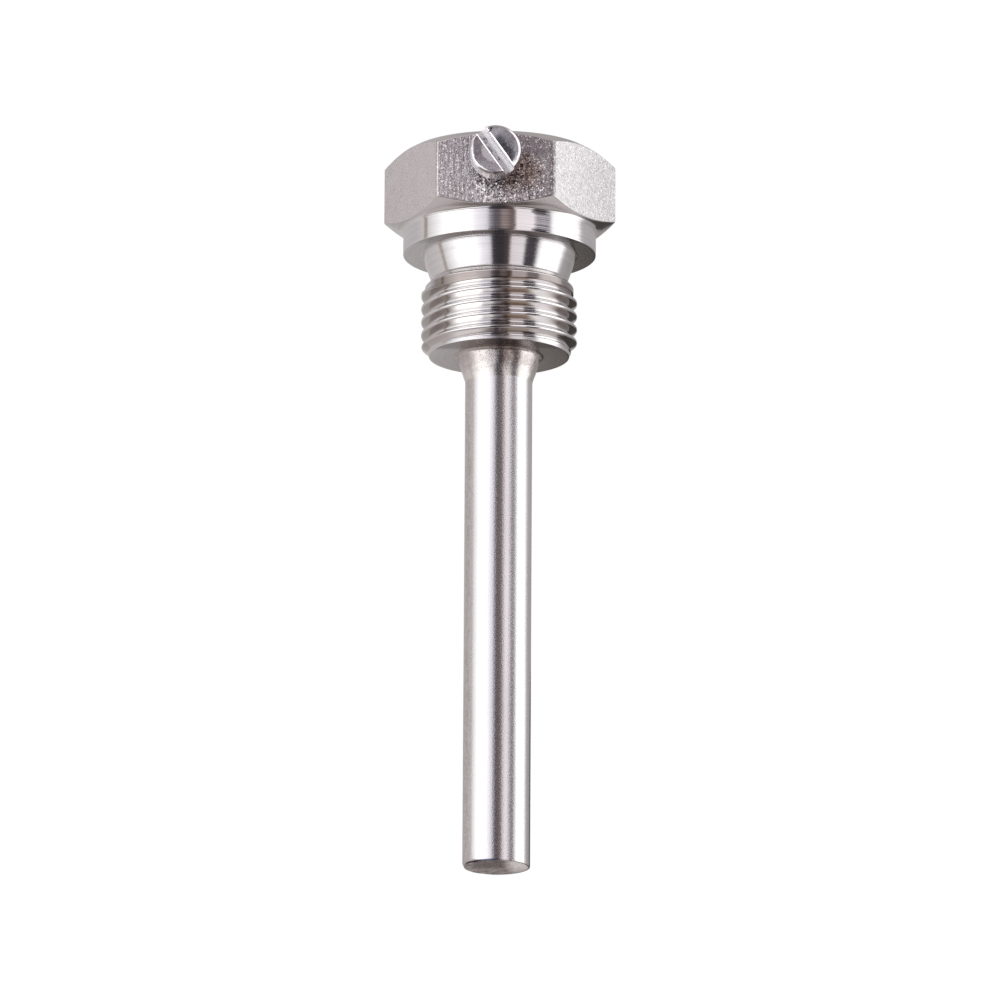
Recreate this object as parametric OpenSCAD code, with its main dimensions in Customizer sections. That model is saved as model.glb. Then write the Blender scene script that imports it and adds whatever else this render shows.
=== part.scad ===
// Screw-in thermowell with hex head, clamp screw and welded closed stem.
// The origin is the centre of the sealing face under the collar.
// +Z points up out of the probe mouth, the stem hangs along -Z.
// The hex has a flat on -Y, and the clamp screw is in that flat.

/* [Hex head] */
// Width of the hexagon across its flats
hex_af = 27; // [24:0.5:32]
// Height of the top face above the sealing face
top_z = 13.95; // [12.5:0.05:20]
// Height at which the top chamfer meets the corners
hex_corner_top = 12.1; // [10.9:0.1:12.4]
// Height at which the bottom chamfer meets the corners
hex_corner_bottom = 4.62; // [4.5:0.02:5.4]
// Slope of the bottom chamfer from horizontal
bottom_slope = 27; // [20:1:27]
// Slope of the top chamfer from horizontal
top_slope = 30; // [20:1:35]

/* [Collar and neck] */
// Diameter of the sealing collar
collar_d = 25.9; // [25:0.1:26.5]
// Thickness of the sealing collar
collar_h = 3.08; // [2:0.02:3.1]
// Diameter of the relief neck under the collar
neck_top_d = 20.7; // [19.6:0.1:20.9]
// Diameter of the relief neck where the thread starts
neck_bottom_d = 18.2; // [17.6:0.1:18.6]
// Depth of the neck's lower end below the sealing face
neck_h = 3.7; // [2.5:0.1:4.5]

/* [Process thread] */
// Major diameter of the parallel pipe thread
thread_d = 20.955; // [20.955:0.001:20.956]
// Length from the sealing face to the end face
thread_len = 14.1; // [12:0.1:18]
// Diameter of the unthreaded pilot at the end
pilot_d = 18.9; // [18.2:0.1:19.2]

/* [Stem] */
// Outer diameter of the stem tube
stem_d = 9; // [8.5:0.1:10]
// Wall thickness of the stem tube
stem_wall = 1; // [0.8:0.1:1.2]
// Length from the sealing face to the closed tip
insertion_len = 84.3; // [60:0.1:400]
// Thickness of the plug that closes the tube
plug_t = 3; // [2:0.5:6]
// Step in the tube's wall that the plug seats against
plug_step = 0.3; // [0.2:0.05:0.4]
// Depth of the socket that takes the tube
socket_depth = 10; // [6:0.5:11]
// Largest radius of the root weld
weld_r = 5.5; // [5.2:0.1:6]
// Length of the root weld along the stem
weld_len = 3.7; // [2.5:0.1:6]

/* [Clamp screw] */
// Nominal diameter of the clamp screw
screw_d = 4; // [3:0.5:4]
// Length of the screw under its head
screw_len = 12; // [12:0.5:16]
// Height of the screw axis above the sealing face
screw_z = 9.7; // [8.5:0.1:9.8]
// Sideways offset of the screw axis from the middle of the flat
screw_x = 0.15; // [-0.5:0.05:0.5]
// Diameter of the slotted head at its base
screw_head_d = 7; // [6:0.1:7]
// Height of the slotted head
screw_head_h = 2.6; // [1.8:0.1:3]
// Width of the driver slot
slot_w = 1.4; // [1:0.1:1.5]
// Depth of the driver slot
slot_depth = 1.4; // [1:0.1:1.6]
// Gap between the head and the flat as supplied
screw_gap = 2.1; // [2.1:0.1:4]
// Lean of the driver slot from horizontal
slot_angle = 55; // [0:1:90]

/* [Hidden] */
$fn = 96;
eps = 0.01;
// Corner radius of the hexagon
hex_r = hex_af / 2 / cos(30);
// The probe bore has the inner diameter of the tube all the way down
bore_d = stem_d - 2 * stem_wall;
// Radius at which the bottom chamfer starts beside the collar
under_r = collar_d / 2 - 0.25;
// Running clearance of the screw thread in its hole
screw_play = 0.1;
// Play of the tube in its socket
socket_play = 0.1;
// Radius of the flat ring on top of the hexagon
top_r = hex_r - (top_z - hex_corner_top) / tan(top_slope);
// Lowest height of the bottom chamfer, at under_r
under_z = hex_corner_bottom - (hex_r - under_r) * tan(bottom_slope);
// Point at z = -depth on the convex flank of the root weld
function weld_pt(t) = [stem_d / 2 + (weld_r - stem_d / 2) * pow(cos(90 * t), 0.85),
                       -thread_len - weld_len * t];

// Hexagonal prism cut by a turned profile with both chamfers
module hex_body() {
    intersection() {
        translate([0, 0, collar_h - eps])
            cylinder(h = top_z - collar_h + eps, r = hex_r, $fn = 6);
        rotate_extrude()
            polygon([[0, collar_h - eps], [under_r, collar_h - eps], [under_r, under_z],
                     [hex_r + 1, hex_corner_bottom + tan(bottom_slope)],
                     [hex_r + 1, hex_corner_top - tan(top_slope)],
                     [top_r, top_z], [0, top_z]]);
    }
}

// Turned part below the hexagon: collar, neck, thread envelope and pilot
module turned_body() {
    rotate_extrude()
        polygon([[0, collar_h], [collar_d / 2 - 0.05, collar_h],
                 [collar_d / 2, collar_h - 0.05], [collar_d / 2, 0.05],
                 [collar_d / 2 - 0.05, 0],
                 [neck_top_d / 2 + 0.12, 0], [neck_top_d / 2, -0.12],
                 [neck_bottom_d / 2, -neck_h],
                 [thread_d / 2, -neck_h - 1.35],
                 [thread_d / 2, -thread_len + 1.2],
                 [pilot_d / 2, -thread_len + 0.25],
                 [pilot_d / 2 - 0.25, -thread_len], [0, -thread_len]]);
}

// Hex head with its probe bore, tube socket and tapped cross hole
module head() {
    color("silver")
    difference() {
        union() {
            hex_body();
            turned_body();
        }
        // probe bore with a broken edge at the mouth
        translate([0, 0, -thread_len - 1])
            cylinder(h = top_z + thread_len + 2, d = bore_d);
        translate([0, 0, top_z - 0.5])
            cylinder(h = 0.5 + eps, d1 = bore_d, d2 = bore_d + 1 + 2 * eps);
        // socket for the tube
        translate([0, 0, -thread_len - 1])
            cylinder(h = socket_depth + 1, d = stem_d + socket_play);
        // tapped cross hole for the clamp screw
        translate([screw_x, 0, screw_z]) rotate([90, 0, 0])
            cylinder(h = hex_af, d = screw_d);
    }
}

// Tube that carries the probe, open at both ends before welding
module stem_tube() {
    color("gainsboro")
    translate([0, 0, -insertion_len])
        difference() {
            rotate_extrude()
                polygon([[0, 0], [stem_d / 2 - 0.3, 0], [stem_d / 2 - 0.09, 0.09],
                         [stem_d / 2, 0.3],
                         [stem_d / 2, insertion_len - thread_len + socket_depth],
                         [0, insertion_len - thread_len + socket_depth]]);
            translate([0, 0, -1]) cylinder(h = insertion_len + 2, d = bore_d);
            // counterbore that seats the plug
            translate([0, 0, -1]) cylinder(h = plug_t + 1, d = bore_d + 2 * plug_step);
        }
}

// Dressed weld bead that joins the tube to the end face of the thread
module root_weld() {
    color("darkgray")
    rotate_extrude()
        polygon(concat([[stem_d / 2, -thread_len]],
                       [for (t = [0 : 0.1 : 0.91]) weld_pt(t)],
                       [[stem_d / 2, -thread_len - weld_len]]));
}

// Round plug welded into the lower end of the tube and ground flush
module tip_plug() {
    color("gray")
    translate([0, 0, -insertion_len]) cylinder(h = plug_t, d = bore_d + 2 * plug_step);
}

// Slotted cheese-head clamp screw, its thread as a plain shank
module clamp_screw() {
    color("lightgray")
    translate([screw_x, -hex_af / 2 - screw_gap, screw_z]) rotate([90, 0, 0])
        difference() {
            rotate_extrude()
                polygon([[0, -screw_len], [screw_d / 2 - 0.5, -screw_len],
                         [(screw_d - screw_play) / 2, -screw_len + 0.45],
                         [(screw_d - screw_play) / 2, 0], [screw_head_d / 2 - 0.08, 0],
                         [screw_head_d / 2, 0.08],
                         [screw_head_d / 2 - 0.1, screw_head_h - 0.2],
                         [screw_head_d / 2 - 0.3, screw_head_h], [0, screw_head_h]]);
            rotate([0, 0, -slot_angle])
                translate([-screw_head_d, -slot_w / 2, screw_head_h - slot_depth])
                    cube([2 * screw_head_d, slot_w, slot_depth + 1]);
        }
}

head();
stem_tube();
root_weld();
tip_plug();
clamp_screw();
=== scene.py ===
import bpy, bmesh, math
import numpy as np
from mathutils import Vector, Matrix


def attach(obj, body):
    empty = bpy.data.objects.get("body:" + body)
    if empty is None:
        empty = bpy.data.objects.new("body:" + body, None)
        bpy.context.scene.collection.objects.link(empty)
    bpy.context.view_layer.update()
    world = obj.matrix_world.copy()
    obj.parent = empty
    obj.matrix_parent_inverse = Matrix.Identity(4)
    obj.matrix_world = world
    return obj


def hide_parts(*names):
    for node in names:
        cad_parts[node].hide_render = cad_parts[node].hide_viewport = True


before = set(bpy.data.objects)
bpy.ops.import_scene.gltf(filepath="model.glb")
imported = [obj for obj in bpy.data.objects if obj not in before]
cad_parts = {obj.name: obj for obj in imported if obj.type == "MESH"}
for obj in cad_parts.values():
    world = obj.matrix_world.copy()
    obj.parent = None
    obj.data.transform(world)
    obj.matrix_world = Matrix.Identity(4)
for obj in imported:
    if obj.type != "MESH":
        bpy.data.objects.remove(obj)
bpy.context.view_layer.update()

# All shapes below are written in millimetres in the row frame and made in metres.
MM = 0.001
PI = math.pi
HEX_R = 13.5 / math.cos(PI / 6)
PITCH = 1.814
SCREW_X, SCREW_Y, SCREW_Z = 0.15, -15.6, 9.7


# ------------------------------------------------------------------ mesh tools
def grid_faces(m, n, wrap):
    """Quads between m rings of n points; wrap joins the last ring to the first."""
    faces = []
    for i in range(m if wrap else m - 1):
        a, b = i * n, ((i + 1) % m) * n
        for j in range(n):
            k = (j + 1) % n
            faces.append((a + j, a + k, b + k, b + j))
    return faces


def new_object(name, co, faces, mats):
    """Object from points in mm, with its faces turned outwards."""
    mesh = bpy.data.meshes.new(name)
    mesh.from_pydata((np.asarray(co, float) * MM).tolist(), [], faces)
    bm = bmesh.new()
    bm.from_mesh(mesh)
    bmesh.ops.recalc_face_normals(bm, faces=bm.faces)
    bm.to_mesh(mesh)
    bm.free()
    for m in mats:
        mesh.materials.append(m)
    ob = bpy.data.objects.new(name, mesh)
    bpy.context.scene.collection.objects.link(ob)
    return ob


def shade(ob, angle=None):
    """Smooth shading whose normals follow the larger faces, so flats stay flat and edge breaks stay round."""
    me = ob.data
    n, v, loops = len(me.polygons), len(me.vertices), len(me.loops)
    area = np.empty(n, np.float32)
    nor = np.empty(n * 3, np.float32)
    tot = np.empty(n, np.int32)
    me.polygons.foreach_get("area", area)
    me.polygons.foreach_get("normal", nor)
    me.polygons.foreach_get("loop_total", tot)
    li = np.empty(loops, np.int32)
    me.loops.foreach_get("vertex_index", li)
    fi = np.repeat(np.arange(n), tot)
    w = nor.reshape(-1, 3)[fi] * area[fi][:, None]
    acc = np.zeros((v, 3))
    np.add.at(acc, li, w)
    if angle is not None:
        # corners whose face turns further than this from the vertex normal keep the face's own normal
        acc /= np.maximum(np.linalg.norm(acc, axis=1), 1e-20)[:, None]
        out = acc[li]
        fn = nor.reshape(-1, 3)[fi]
        far = (out * fn).sum(1) < math.cos(angle)
        out[far] = fn[far]
        me.polygons.foreach_set("use_smooth", np.ones(n, bool))
        me.normals_split_custom_set(out.tolist())
        return ob
    acc /= np.maximum(np.linalg.norm(acc, axis=1), 1e-20)[:, None]
    me.polygons.foreach_set("use_smooth", np.ones(n, bool))
    me.normals_split_custom_set_from_vertices(acc.tolist())
    return ob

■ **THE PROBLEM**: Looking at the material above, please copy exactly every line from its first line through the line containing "in that flat.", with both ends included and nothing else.

■ **FULL ANSWER**:
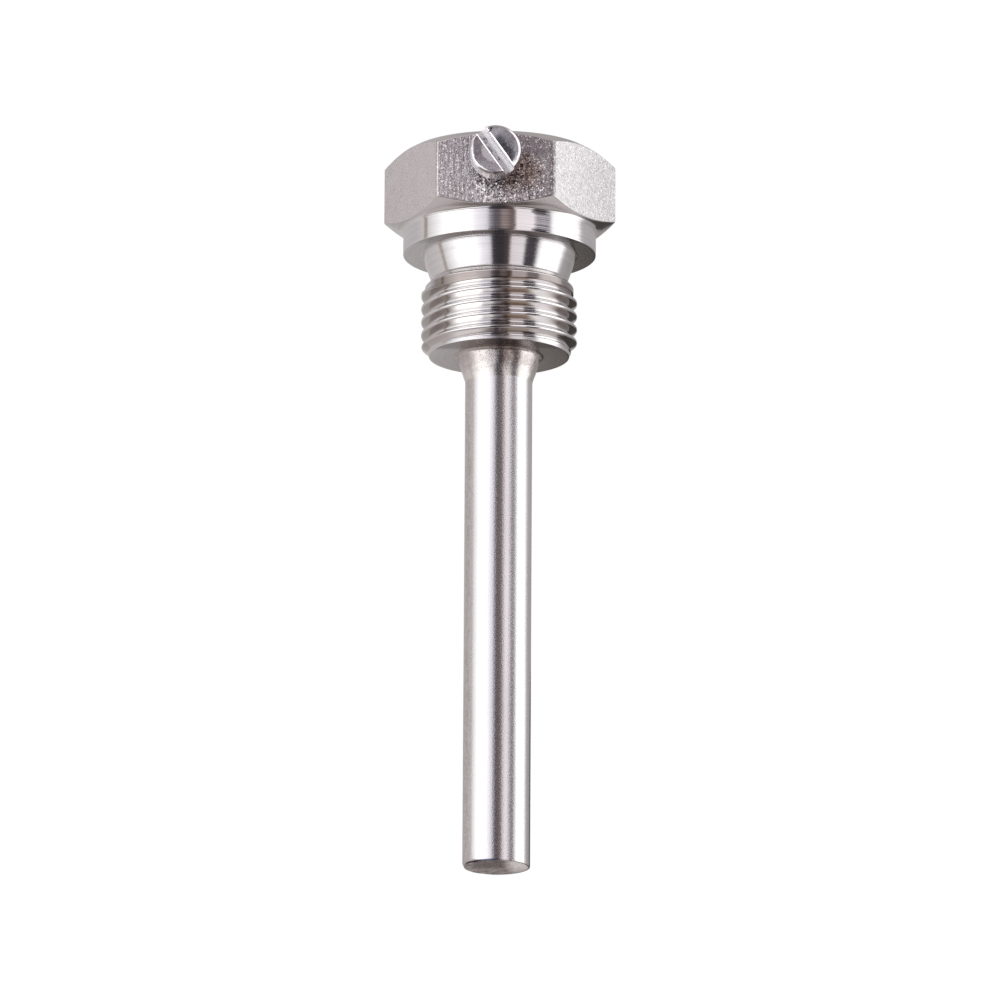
Recreate this object as parametric OpenSCAD code, with its main dimensions in Customizer sections. That model is saved as model.glb. Then write the Blender scene script that imports it and adds whatever else this render shows.
=== part.scad ===
// Screw-in thermowell with hex head, clamp screw and welded closed stem.
// The origin is the centre of the sealing face under the collar.
// +Z points up out of the probe mouth, the stem hangs along -Z.
// The hex has a flat on -Y, and the clamp screw is in that flat.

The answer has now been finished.